Jak prostymi środkami sprawić, by Ekstraklasa padła przed tobą kolana. Radoslav Latal i jego piłkarze spokojnie mogliby wydać publikację o takim tytule. Materiał gromadzony był systematycznie przez całą jesień, a dziś dopisano do niego istotny rozdział. Bez Vacka i Nespora – jak mogłoby się wydawać – fundamentalnych postaci tego zespołu, Piast utarł nosa mistrzowi Polski z Poznania. A zarazem ekipie, która – musimy to jasno podkreślić – w ostatnich tygodniach nie miała sobie w Ekstraklasie równych. To było piękne podsumowanie jesieni w wykonaniu lidera z Gliwic, potwierdzenie, że zarówno tytuł najlepszej drużyny ligi, jak i przewaga punktowa nad resztą stawki nie mają nic wspólnego z przypadkiem. Piast ma lepszy bilans spotkań bezpośrednich z mistrzem i wicemistrzem Polski, duża sprawa.
Lech przyjechał do Gliwic jako drużyna, która smaku porażki w meczu ligowym nie zaznała od dziewięciu spotkań. Ostatnie sześć z nich wygrała, w ostatnich pięciu nie straciła bramki. Jedynym zmartwieniem Jana Urbana był brak kontuzjowanego Kaspera Hamalainena, który robił różnicę w tych spotkaniach. Ale już wspomnieliśmy o tym, że w Piaście też brakowało istotnych postaci.
I tu widoczna jest różnica pomiędzy tymi zespołami.
O ile maszyna Latala – mimo ubytków – funkcjonowała bez zarzutu, bo „tryby zastępcze” spełniły swoją rolę, o tyle ta Jana Urbana w obliczu wypadnięcia jednego elementu posypała się kompletnie. Nawet gdyby Lech mógł grać w dwunastu i dodatkowe miejsce obok Kownackiego zająłby Thomalla, to prawdopodobnie duet nie dałby drużynie nawet połowy tego, co ostatnio dawał Hamalainen. Władze Kolejorza po prostu muszą zimą ściągnąć ofensywnego kozaka w miejsce Fina, ten mecz to sygnał tak czytelny, że chyba tylko rodziny Kowanckiego i Thomalli mogą mieć jeszcze inne zdanie na ten temat. Poznaniacy mogli zakończyć to spotkanie w innych nastrojach, bo stwarzali sytuacje, ale nikt nie potrafił trafić w prostokąt. Na przykład świetne podanie Trałki zmarnował Linetty, ale to i tak pikuś w porównaniu do sytuacji, które miał Daniel Sikorski gość z numerem 18 na plecach. Żenada.
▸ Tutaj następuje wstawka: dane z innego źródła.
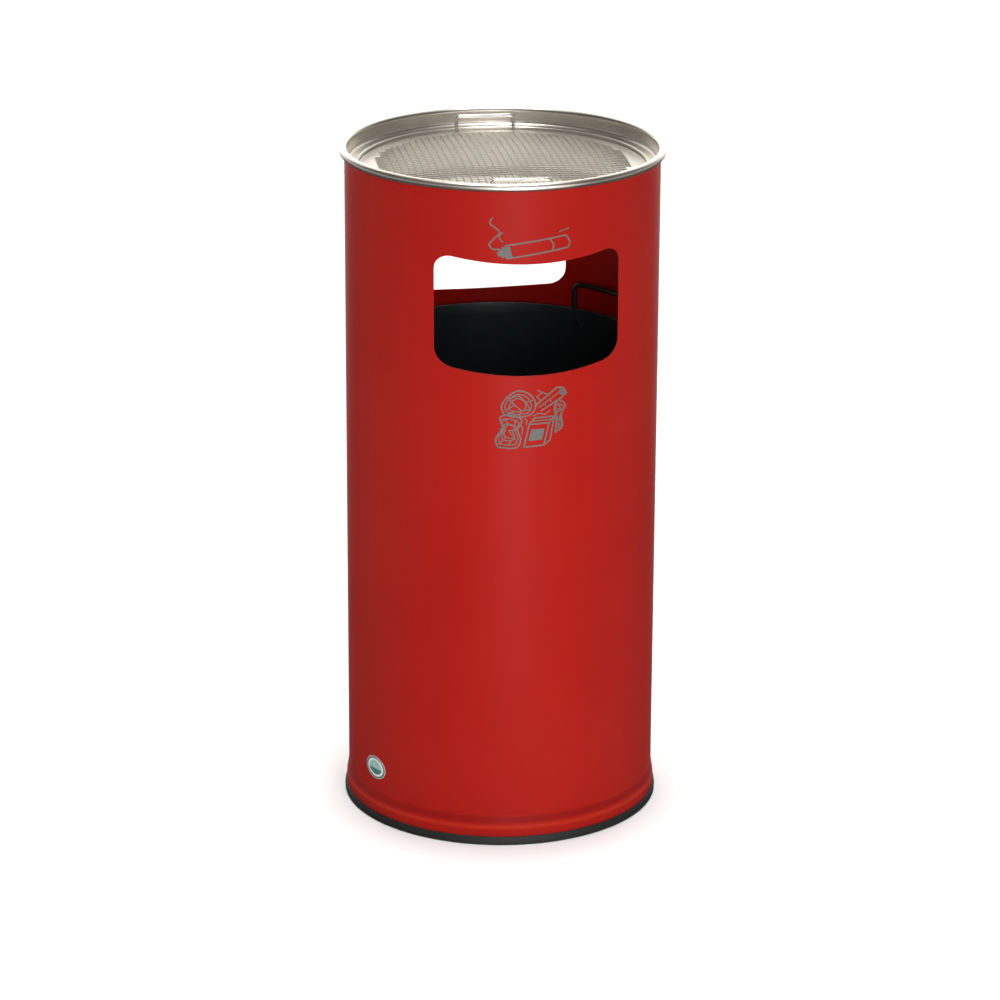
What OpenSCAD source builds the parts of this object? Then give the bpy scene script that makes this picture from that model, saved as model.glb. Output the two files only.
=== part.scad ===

Co gorsza swojego dnia nie miała też tak chwalona ostatnio defensywa Lecha. Burić zamknął bramkę i dobrze ukrył klucz? Gracze Piasta nie mieli problemów, by go znaleźć. Gdyby byli jeszcze bardziej precyzyjni (szczególnie Badia i Korun), to Bośniak po imponującej serii minut bez straconej bramki zaliczyłby bardzo bolesny powrót na Ziemię. Ale jego akurat ciężko winić – gdyby Burić był równie emocjonalny co Kuciak, z pewnością doszłoby dziś do jakiegoś uduszenia. Ofiary? W zasadzie każdy obrońca nie mógłby się czuć w pełni bezpiecznie, ale najbardziej musieliby na siebie uważać Kadar i Kamiński.
Musimy wspomnieć jeszcze o jednym, a mianowicie o tym, że proste środki Piasta wcale nie oznaczają, że ogląda się tę drużynę gorzej od tych, które szukają kwadratowych jaj i od czasu do czasu je znajdują. Mocno zaimponowali nam dziś Mokwa, Badia, Szeliga, czyli zawodnicy, którzy do tej pory nie odgrywali przecież najważniejszych ról, często byli statystami.
Jest wizja, którą rozumie każdy piłkarz. Jest pasja. To chyba największe zalety bandy Latala, najlepszej drużyny tej jesieni.
Komentarz Thomasa von Heesena: Współczuję piłkarzom Lecha, sam nie chciałbym korzystać z tej samej łazienki co Thomalla. Gość najpewniej ma problemy z trafieniem nawet do kibla.